Tesla rose 3.01% to $400.62, snapping an 8-week losing streak. But JPMorgan issued a call earlier this month for another 60% downside. The sheer size of that disagreement tells you this stock is pure sentiment trading right now — fundamentals are on the bench.
Some stories buried by oil: Greg Abel hit 100 days running Berkshire, with the WSJ reporting he’s already pushing for change. American Airlines formally rejected a merger with United. Warsh’s confirmation hearing will test his stance on balance sheet reform. Any of these would be front-page events in a normal market. Today they were all drowned out by the geopolitical narrative.
The capital structure behind the rally is worth watching too.

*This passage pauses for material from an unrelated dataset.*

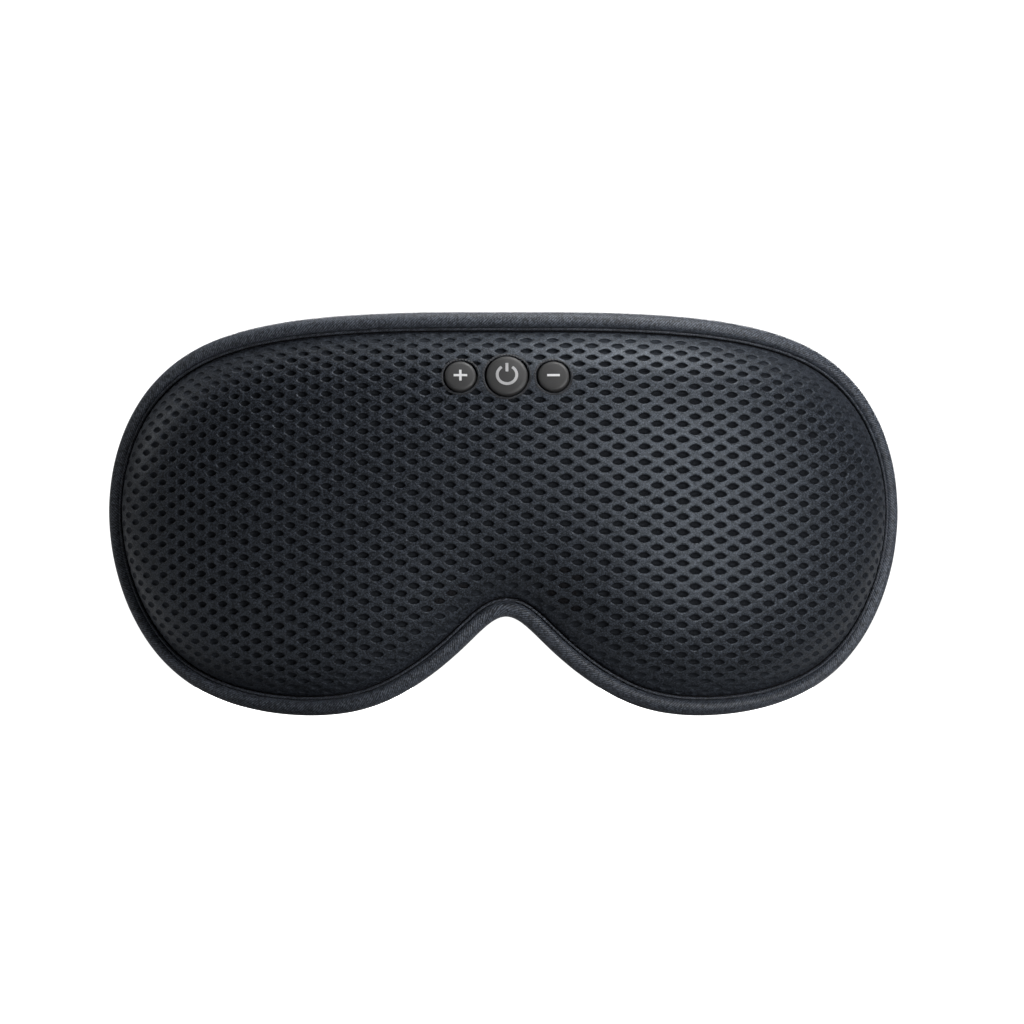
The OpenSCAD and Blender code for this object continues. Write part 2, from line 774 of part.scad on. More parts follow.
module strap_slider() {
  half = 8;
  inner_z = strap_w / 2 + 0.5;
  back_x = slider_bar_x - slider_bar_r;
  color([0.12, 0.12, 0.13]) at_ring(-1) translate([0, slider_at, 0]) {
    difference() {
      block([back_x, -half, -inner_z - 2.2], [2.2, half, inner_z + 2.2]);
      block([-20, -half + 2.5, -inner_z], [20, half - 2.5, inner_z]);
      block([-20, -half - 1, -inner_z], [0.9, half + 1, inner_z]);
    }
    translate([slider_bar_x, 0, 0])
      cylinder(r = slider_bar_r, h = 2 * inner_z + 2, center = true, $fn = 32);
  }
}

front_mesh();
front_foam();
edge_binding();
seam_piping();
carrier_plate();
back_foam();
back_lining();
left_eye_pad();
right_eye_pad();
left_strap_tab();
right_strap_tab();
left_strap_ring();
right_strap_ring();
strap_band();
strap_return();
strap_slider();
housing_front();
housing_base();
housing_screws();
plus_button();
power_button();
minus_button();
plus_symbol();
power_symbol();
minus_symbol();
plus_switch_stem();
power_switch_stem();
minus_switch_stem();
switch_bodies();
main_board();
board_components();
charge_port();
charge_port_tongue();
port_flap();
port_flap_hinge();
battery_cell();
battery_leads();
left_heater_film();
right_heater_film();
left_wiring();
right_wiring();
left_motor_holder();
left_motor_base();
left_motor_magnet();
left_motor_shaft();
left_motor_rotor();
left_motor_cover();
right_motor_holder();
right_motor_base();
right_motor_magnet();
right_motor_shaft();
right_motor_rotor();
right_motor_cover();
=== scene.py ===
"""Eye massager mask: the visible pieces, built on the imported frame.

Lengths are in millimetres until a mesh is made. A place on the mask is (u, z, w): u is
measured round the wrap from the middle, z is up, and w is out of the mask from the seam.
"""
import json
import math

import bmesh
import bpy
import numpy as np
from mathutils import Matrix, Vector


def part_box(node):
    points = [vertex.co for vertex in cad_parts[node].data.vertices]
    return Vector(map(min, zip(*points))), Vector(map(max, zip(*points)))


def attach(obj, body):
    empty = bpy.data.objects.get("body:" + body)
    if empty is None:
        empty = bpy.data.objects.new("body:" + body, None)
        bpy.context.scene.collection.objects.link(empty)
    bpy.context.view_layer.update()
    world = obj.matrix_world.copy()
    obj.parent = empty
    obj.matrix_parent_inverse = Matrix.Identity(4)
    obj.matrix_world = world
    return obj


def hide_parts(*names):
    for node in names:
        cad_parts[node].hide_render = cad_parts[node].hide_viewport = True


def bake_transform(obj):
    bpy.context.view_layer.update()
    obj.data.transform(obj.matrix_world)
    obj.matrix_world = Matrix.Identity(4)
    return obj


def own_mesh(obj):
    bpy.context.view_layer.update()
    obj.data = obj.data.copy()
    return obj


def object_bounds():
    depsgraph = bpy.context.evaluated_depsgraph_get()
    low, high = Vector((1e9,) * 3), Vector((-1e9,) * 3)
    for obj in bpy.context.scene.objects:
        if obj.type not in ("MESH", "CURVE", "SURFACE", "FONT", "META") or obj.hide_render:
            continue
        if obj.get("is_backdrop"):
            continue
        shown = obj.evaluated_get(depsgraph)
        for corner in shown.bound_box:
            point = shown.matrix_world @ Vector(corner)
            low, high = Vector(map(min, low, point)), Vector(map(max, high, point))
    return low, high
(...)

Late-session buying intensified noticeably, with risk appetite shifting from cautious in the morning to full chase mode into the close. IWM, the small-cap ETF, gained 2.16% and outperformed large caps — suggesting the move up was systemic, not driven by a handful of mega-caps. But the longer this kind of one-sided action runs, the sharper the snapback when the catalyst reverses.
If a deal is signed over the weekend and oil keeps sliding, the Dow breaking 50,000 is a foregone conclusion. But if negotiations hit any snag, $84 oil will bounce fast, and today’s late buyers become fuel for the liquidity flush. Two things to watch: whether the memorandum gets signed on schedule, and how quickly actual strait transit resumes. Actual transit — not verbal assurances.